If Schmitt and Happer want to dispute mainstream science, they should do so in a peer-reviewed science journal, not The Wall Street Journal. Neither of them have published any peer-reviewed articles on climate science, despite being experts in other fields.

Then they dispute that global warming is a problem, by mentioning that CO2 levels were much higher in the distant past... when alligators roamed the Arctic, and most of Florida was underwater. That climate was radically different than the one our civilization is adapted to, and CO2 is already higher than it's been in millions of years.

Scientists are actually concerned about the unprecedented rate of our CO2 emissions. The CO2 emissions rate from the Siberian Traps eruption (which lasted a million years) caused warming and ocean acidification that preceded the end-Permian extinction, 250 million years ago. Today, our CO2 emissions rate is ten times faster than that of the Siberian Traps.

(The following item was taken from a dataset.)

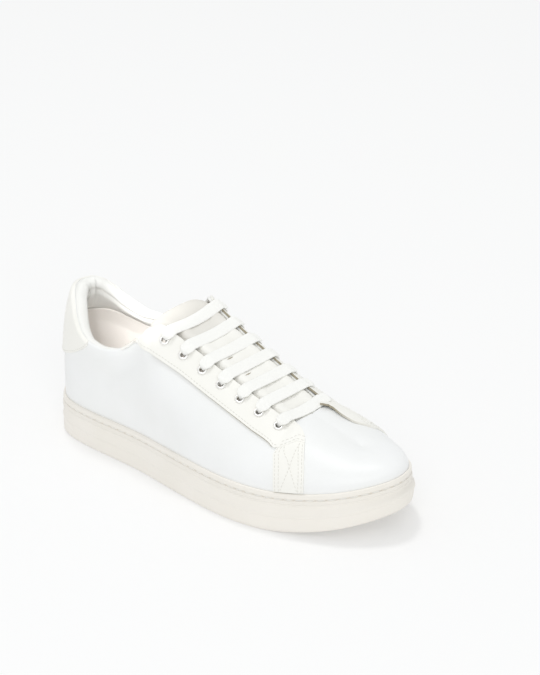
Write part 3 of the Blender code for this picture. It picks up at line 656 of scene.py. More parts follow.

Schmitt and Happer mention that plants have fewer stomata when CO2 levels are higher, allowing them to conserve water. This is an example of a negative feedback which reduces the biosphere's sensitivity to changes in CO2, but they ignore larger positive feedbacks where CO2-induced warming stresses ecosystems. For example, the 2010 Russian wheat crisis shows that our crops aren't drought-proof despite CO2 levels unseen in millions of years.

They compare the natural biosphere to an artificial greenhouse where humans work hard to reduce competition with weeds and pests. Another lesson from the ancient climate is the Paleocene-Eocene Thermal Maximum, when rapid CO2 emissions caused warming that preceded marine extinctions, and a spike in leaf damage caused by insects. Kudzu, pine beetles, desert locusts and jellyfish thrive when it warms. Rice doesn't: it grows 10% less with every 1.8°F of night-time warming.

In 2009, the National Academy of Sciences and a dozen other science academies told world leaders that “the need for urgent action to address climate change is now indisputable.”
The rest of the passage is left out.